Estimation in Phase-Shift and Forward Wireless Sensor Networks

TL;DR

This paper investigates phase-shift transmission in wireless sensor networks, proposing algorithms for optimal phase factor design, analyzing asymptotic performance, and addressing sensor selection to improve parameter estimation.

Contribution

It introduces two novel algorithms for phase factor optimization, provides asymptotic analysis, and explores sensor selection strategies in phase-shift wireless sensor networks.

Findings

Algorithms achieve near-optimal performance

Asymptotic analysis for large sensor/antenna networks

Sensor selection improves estimation accuracy

Abstract

We consider a network of single-antenna sensors that observe an unknown deterministic parameter. Each sensor applies a phase shift to the observation and the sensors simultaneously transmit the result to a multi-antenna fusion center (FC).
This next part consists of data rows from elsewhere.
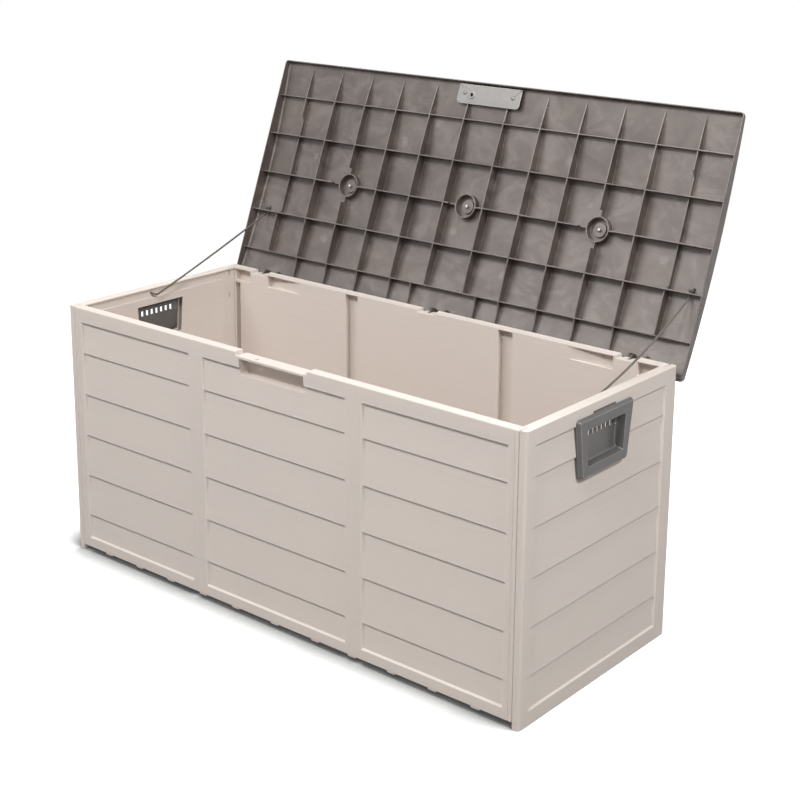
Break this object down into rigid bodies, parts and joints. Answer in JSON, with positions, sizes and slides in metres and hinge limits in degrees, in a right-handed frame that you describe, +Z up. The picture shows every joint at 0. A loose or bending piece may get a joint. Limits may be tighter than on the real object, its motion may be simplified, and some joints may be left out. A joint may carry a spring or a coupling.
{
  "type": "storage bench",
  "caption": "Knock-down resin outdoor storage bench with horizontal siding panels, side cup handles and a ribbed lift-up seat lid held open by two stay cords.",
  "frame": {"origin": "centre of the box's footprint on the ground, the bottom of the middle floor foot", "axes": "+X along the length, to the right seen from the front; +Y to the back, where the hinges are; +Z up"},
  "size_m": [1.12, 0.6374, 0.9403],
  "materials": {
    "resin_beige": "matt moulded wood grain",
    "resin_brown": "satin, glossy underside",
    "resin_dark": "fine satin",
    "resin_grey": "satin",
    "pin_metal": "plain",
    "screw_metal": "plain",
    "cord": "braided"
  },
  "bodies": {
    "box": {"front_panel": "resin_beige", "back_panel": "resin_beige", "right_end_panel": "resin_beige", "left_end_panel": "resin_beige", "floor_panel": "resin_beige", "right_handle": "resin_dark", "left_handle": "resin_dark", "hinge_pin_left": "pin_metal", "hinge_pin_centre": "pin_metal", "hinge_pin_right": "pin_metal", "left_stay_cord": "cord", "right_stay_cord": "cord", "knot_left_box": "cord", "knot_right_box": "cord"},
    "lid": {"lid": "resin_brown", "lid_pull_plate": "resin_grey", "plate_screw_left": "screw_metal", "plate_screw_right": "screw_metal", "knot_left_lid": "cord", "knot_right_lid": "cord"}
  },
  "joints": [
    {"name": "lid_hinge", "type": "hinge", "parent": "box", "child": "lid", "pos_m": [0, 0.22865, 0.49965], "axis": [1, 0, 0], "range_deg": [0, 110.5], "deforming": ["left_stay_cord", "right_stay_cord"]}
  ]
}
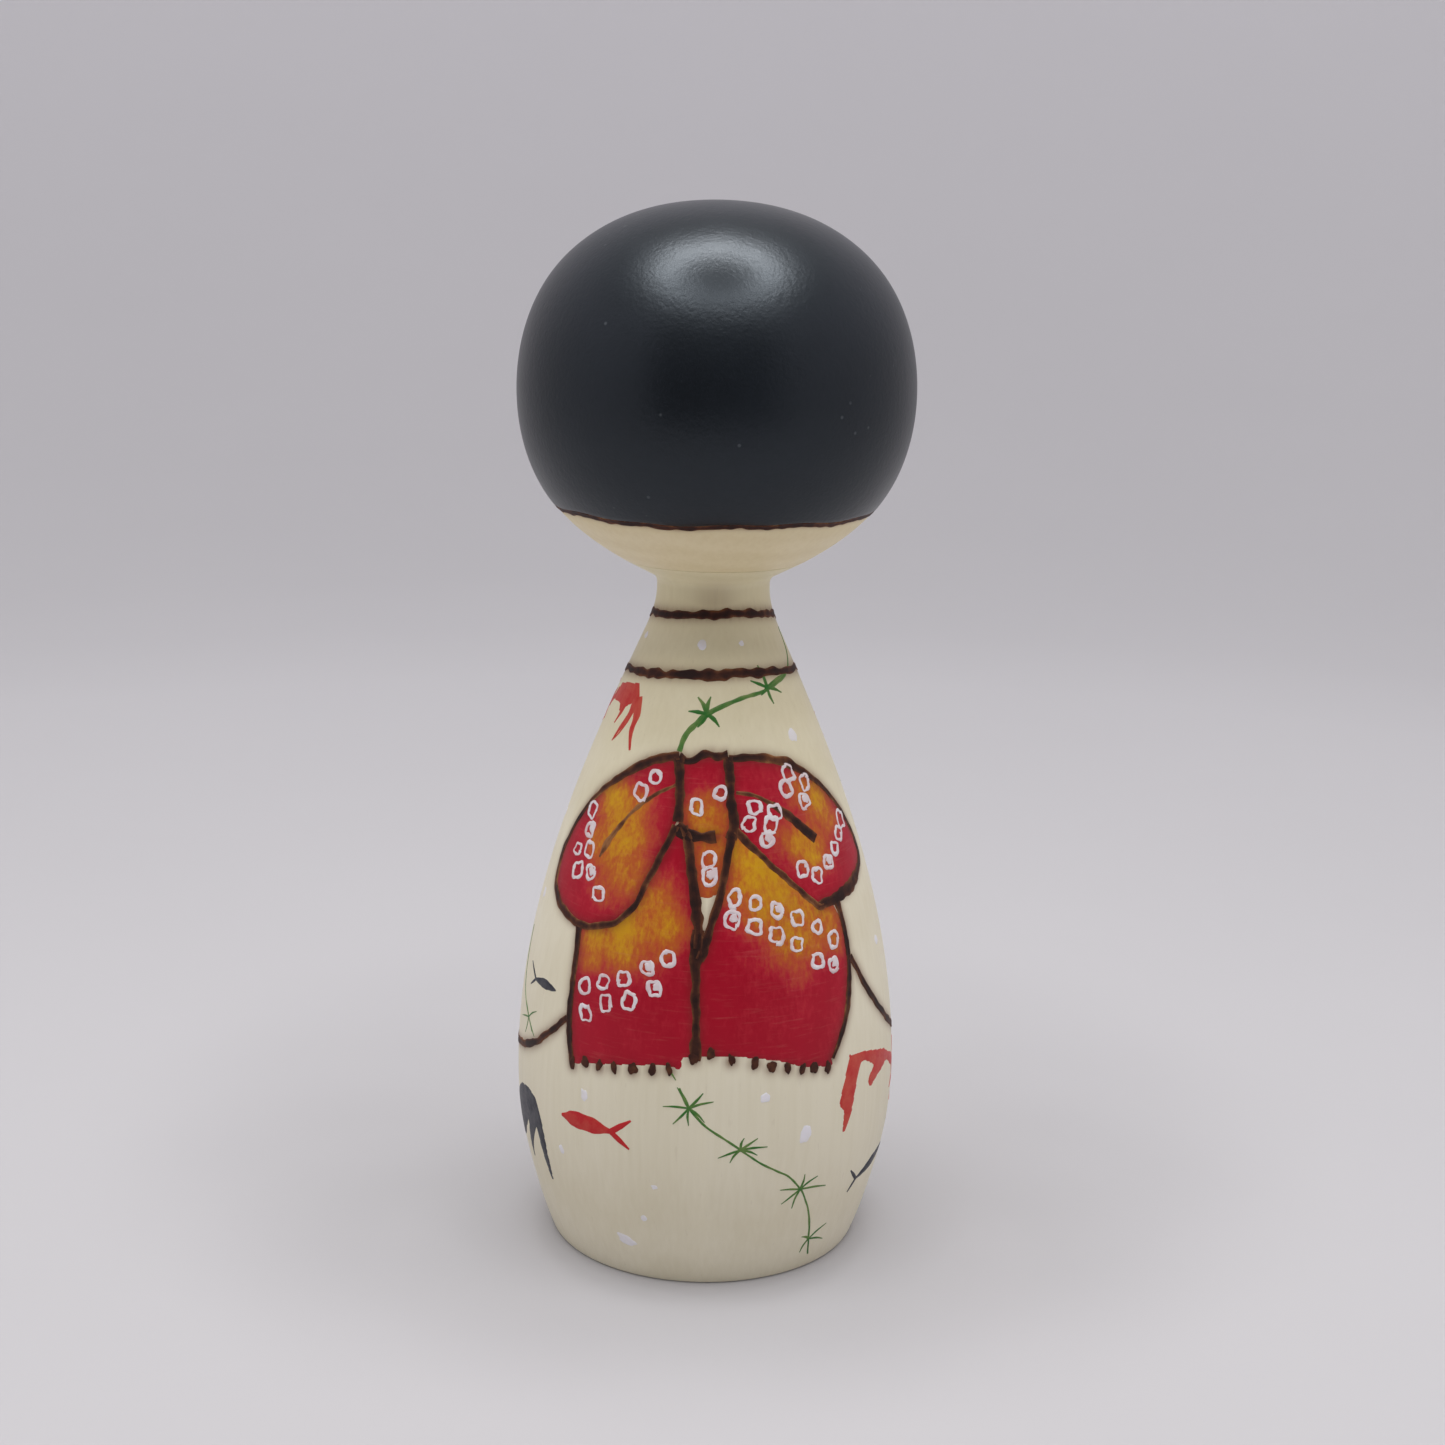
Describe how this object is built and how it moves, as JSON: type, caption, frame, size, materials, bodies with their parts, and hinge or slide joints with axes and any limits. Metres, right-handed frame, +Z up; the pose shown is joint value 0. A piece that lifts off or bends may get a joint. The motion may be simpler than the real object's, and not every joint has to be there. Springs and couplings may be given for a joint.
{
  "type": "kokeshi doll",
  "caption": "Turned wooden kokeshi doll: pear-shaped body, ball head that turns on a neck peg, black lacquered hair and a painted sash bow on the back.",
  "frame": {"origin": "centre of the flat base, on the surface the doll stands on", "axes": "+Z up along the turning axis, +Y the way the face looks, -Y the back with the sash bow, +X the doll's right"},
  "size_m": [0.05, 0.05, 0.135],
  "materials": {
    "bare_wood": "clear satin lacquer",
    "peg_wood": "sanded",
    "hair_black": "satin black lacquer",
    "burned_line": "charred by a pyrography pen, under clear lacquer",
    "paint_white": "brushed paint",
    "paint_green": "brushed paint",
    "paint_red": "brushed paint",
    "paint_black": "brushed paint",
    "sash_red": "brushed paint, red to gold, under clear lacquer"
  },
  "bodies": {
    "body": {"body": "bare_wood", "sash_bow_paint": "sash_red"},
    "head": {"head": "bare_wood", "hair_lacquer": "hair_black", "neck_peg": "peg_wood"}
  },
  "joints": [
    {"name": "head_turn", "type": "hinge", "parent": "body", "child": "head", "pos_m": [0, 0, 0.0908], "axis": [0, 0, 1], "continuous": true}
  ]
}
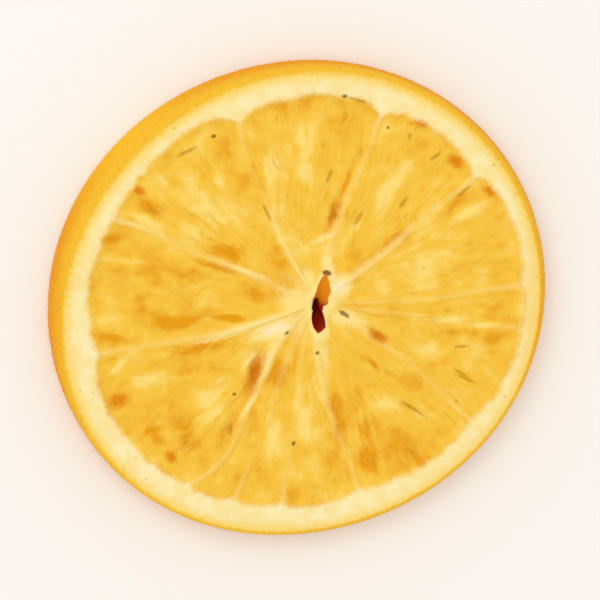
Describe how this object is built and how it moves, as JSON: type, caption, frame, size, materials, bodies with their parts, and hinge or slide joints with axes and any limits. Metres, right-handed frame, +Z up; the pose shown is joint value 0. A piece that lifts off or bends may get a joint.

Based on its knowledge of the wireless channel to the sensors, the FC calculates values for the phase factors that minimize the variance of the parameter estimate, and feeds this information back to the sensors. The use of a phase-shift-only transmission scheme provides a simplified analog implementation at the sensor, and also leads to a simpler algorithm design and performance analysis. We propose two algorithms for this problem, a numerical solution based on a relaxed semidefinite programming problem, and a closed-form solution based on the analytic constant modulus algorithm. Both approaches are shown to provide performance close to the theoretical bound. We derive asymptotic performance analyses for cases involving large numbers of sensors or large numbers of FC antennas, and we also study the impact of phase errors at the sensor transmitters. Finally, we consider the sensor selection problem, in which only a subset of the sensors is chosen to send their observations to the FC.